Monday, November 11, 2013

Health-Law Rollout Weighs on Obama's Ratings, Agenda - Approval, Personal Favorability Polling Sags, Creating New Complications for Second Term

From The Wall Street Journal:

President Barack Obama, bogged down by problems with his signature health-care program, is seeing both his approval and personal-favorability ratings with Americans sag, creating new complications for his second-term agenda.

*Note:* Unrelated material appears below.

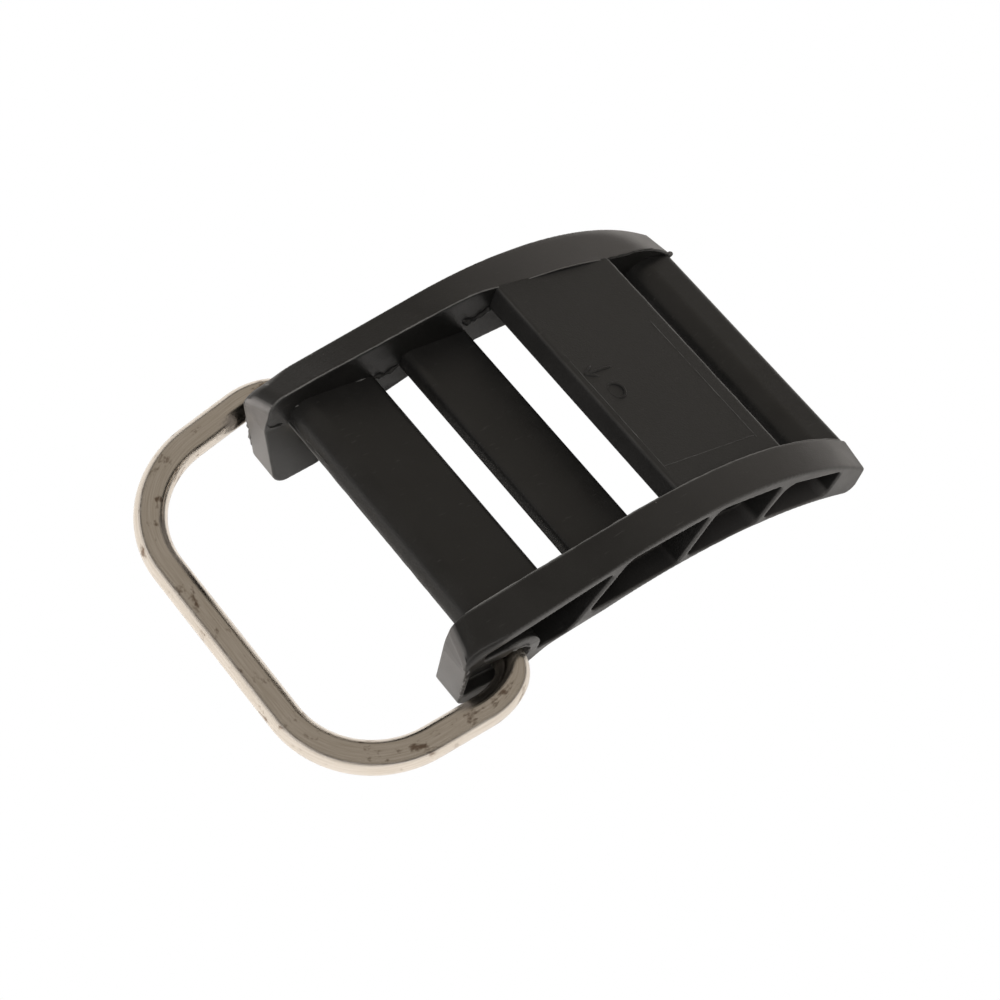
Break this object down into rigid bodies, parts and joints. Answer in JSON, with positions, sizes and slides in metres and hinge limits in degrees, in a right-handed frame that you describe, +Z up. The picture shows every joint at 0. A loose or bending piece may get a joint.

During past turbulence in Washington, Americans' approval of the job Mr. Obama is doing dipped. But in those stretches, Mr. Obama was buoyed by voters' general admiration for him as a person and by their trust in his credibility.
 
That has changed recently, particularly as thousands of Americans lose their insurance coverage under the health law's rollout, despite the president's pledge that anyone who liked their current plan could keep it.
 
The president has apologized to Americans about the insurance-cancellation notices, and he is taking other steps to shore up his political standing. But if his reservoir of personal goodwill continues to diminish, it could hamper him at a time when his administration is trying to repair the insurance website on which much of the Affordable Care Act rests.
 
An Obama administration official said the recent standoff over the government shutdown and raising the nation's borrowing limit was bound to take a toll on the president's popularity. "I think the president took on the least amount of water after that fight than any of the other actors involved," the official said.
 
Going forward, Mr. Obama wants to enlist the public as allies in the push to pass an immigration overhaul, expand access to early-childhood education and raise the minimum wage. All these goals already are drawing resistance from congressional Republicans, and if the public sours on him, the job is that much more difficult.
"His credibility is hurt, because he said things that aren't quite true," said Lou D'Allesandro, deputy Democratic leader in the New Hampshire Senate, referring to the vow that Americans could keep their health plans. "Unless a couple of dramatic things happen, he could be a lame duck by January."
 
A survey released last week by the Pew Research Center found the president's approval rating at 41%, down 10 points since May. Pew's pollsters compared Mr. Obama's fortunes to the slide that former President George W. Bush saw. At a comparable point in Mr. Bush's second term—after Hurricane Katrina had hit—Mr. Bush's job approval stood at 36%.
 
By contrast, second-term support for Bill Clinton and Ronald Reagan held steady in Pew polling, with 58% and 62% of the public, respectively, approving of their job performance at a similar point in their presidencies.
 
Chris Lehane, a former Clinton White House official, said that Mr. Obama's "political success depends on maintaining trust" and that the White House must work to keep intact this "most precious leadership asset."
 
"Second-term presidents have hit those moments when they lost the trust of a critical mass of the public…which effectively made them lame ducks," Mr. Lehane said. He said he doesn't believe Mr. Obama has reached that point.
 
Mr. Obama also is facing an increasingly uneasy Democratic contingent in Congress, with some lawmakers worried the rollout of the health law might damage their election prospects. Last week, Mr. Obama met with Democratic senators facing re-election in 2014, some of whom aired their complaints about the implementation of the health law. Later, Mr. Obama flew to Louisiana on Air Force One with one such senator, Louisiana's Mary Landrieu. After the plane landed, the president and Ms. Landrieu went separate ways: Mr. Obama to a port in New Orleans, Ms. Landrieu to an event in the western part of the state. Her office said she had a previous commitment. 
 
Mr. Obama has little influence with the Republicans he needs to make policy gains, and his sliding poll numbers figure to only weaken his hold.
 
But it is difficult for Mr. Obama to work in bipartisan fashion because of GOP animosity toward him, some policy activists said.